Restate, exactly and only, the lines from the first through the line containing "return points, faces".

* BEGIN Collected material *

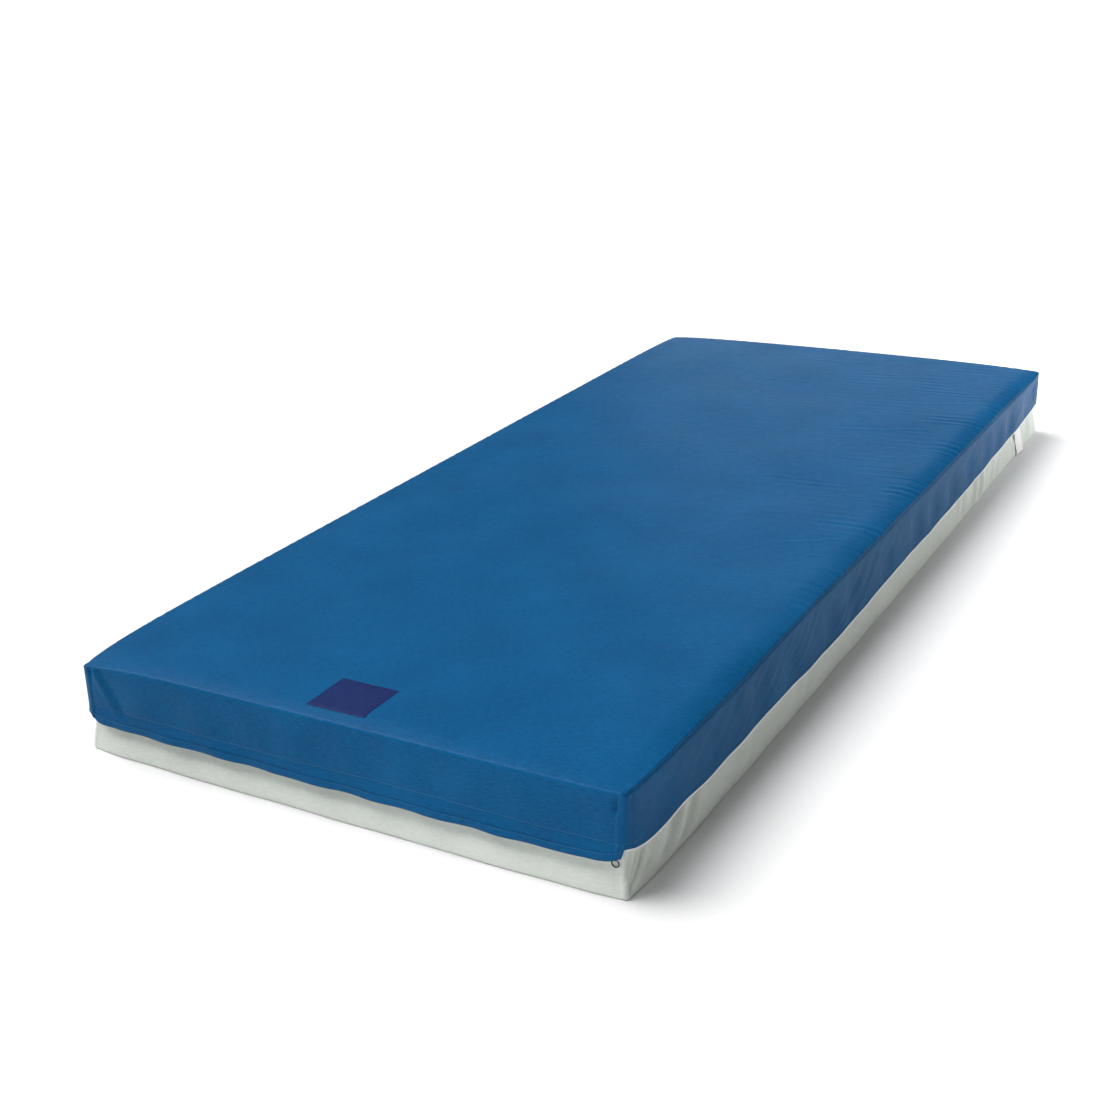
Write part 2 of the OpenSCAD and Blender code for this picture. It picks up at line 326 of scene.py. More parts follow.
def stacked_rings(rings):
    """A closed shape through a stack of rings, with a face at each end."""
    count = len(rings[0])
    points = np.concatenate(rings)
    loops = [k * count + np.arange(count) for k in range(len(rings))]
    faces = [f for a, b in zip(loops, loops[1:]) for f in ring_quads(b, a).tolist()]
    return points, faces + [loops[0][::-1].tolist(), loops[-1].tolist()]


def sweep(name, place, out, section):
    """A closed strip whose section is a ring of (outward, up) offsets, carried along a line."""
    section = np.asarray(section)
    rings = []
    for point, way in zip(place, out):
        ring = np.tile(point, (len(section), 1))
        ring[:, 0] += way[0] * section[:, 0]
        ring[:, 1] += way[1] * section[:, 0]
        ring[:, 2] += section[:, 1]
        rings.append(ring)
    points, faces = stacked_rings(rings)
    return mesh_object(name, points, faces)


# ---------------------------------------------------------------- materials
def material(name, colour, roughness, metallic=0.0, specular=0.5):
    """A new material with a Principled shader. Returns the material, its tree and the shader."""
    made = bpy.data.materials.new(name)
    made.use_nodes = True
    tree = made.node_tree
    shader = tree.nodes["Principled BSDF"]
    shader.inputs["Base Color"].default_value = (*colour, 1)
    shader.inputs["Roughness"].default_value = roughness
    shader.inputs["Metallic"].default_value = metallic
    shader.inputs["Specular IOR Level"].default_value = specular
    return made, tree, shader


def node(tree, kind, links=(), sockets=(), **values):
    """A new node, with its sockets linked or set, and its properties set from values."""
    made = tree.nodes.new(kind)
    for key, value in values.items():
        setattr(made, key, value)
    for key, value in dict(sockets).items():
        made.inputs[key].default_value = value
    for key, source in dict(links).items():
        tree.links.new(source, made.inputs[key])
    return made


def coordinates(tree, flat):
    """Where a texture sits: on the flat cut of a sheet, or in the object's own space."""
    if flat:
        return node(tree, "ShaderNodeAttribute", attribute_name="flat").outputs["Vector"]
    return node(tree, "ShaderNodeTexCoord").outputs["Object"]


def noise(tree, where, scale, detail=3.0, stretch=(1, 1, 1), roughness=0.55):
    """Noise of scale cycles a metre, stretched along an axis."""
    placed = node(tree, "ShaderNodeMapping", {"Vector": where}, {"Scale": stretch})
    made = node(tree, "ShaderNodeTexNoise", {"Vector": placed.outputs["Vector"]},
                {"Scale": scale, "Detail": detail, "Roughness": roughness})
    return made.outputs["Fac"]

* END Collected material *

● **Worked answer**
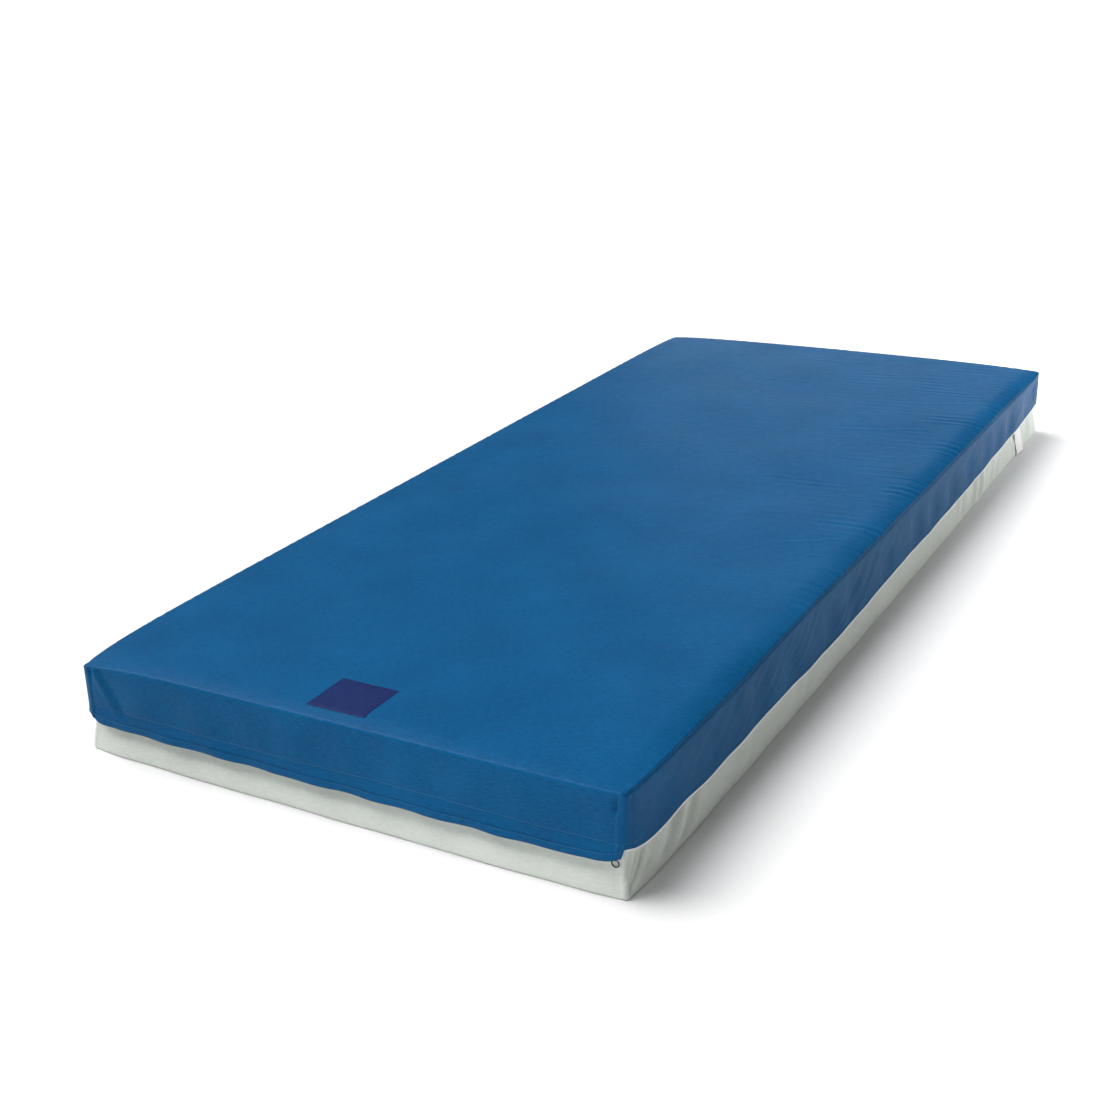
Write part 2 of the OpenSCAD and Blender code for this picture. It picks up at line 326 of scene.py. More parts follow.
def stacked_rings(rings):
    """A closed shape through a stack of rings, with a face at each end."""
    count = len(rings[0])
    points = np.concatenate(rings)
    loops = [k * count + np.arange(count) for k in range(len(rings))]
    faces = [f for a, b in zip(loops, loops[1:]) for f in ring_quads(b, a).tolist()]
    return points, faces + [loops[0][::-1].tolist(), loops[-1].tolist()]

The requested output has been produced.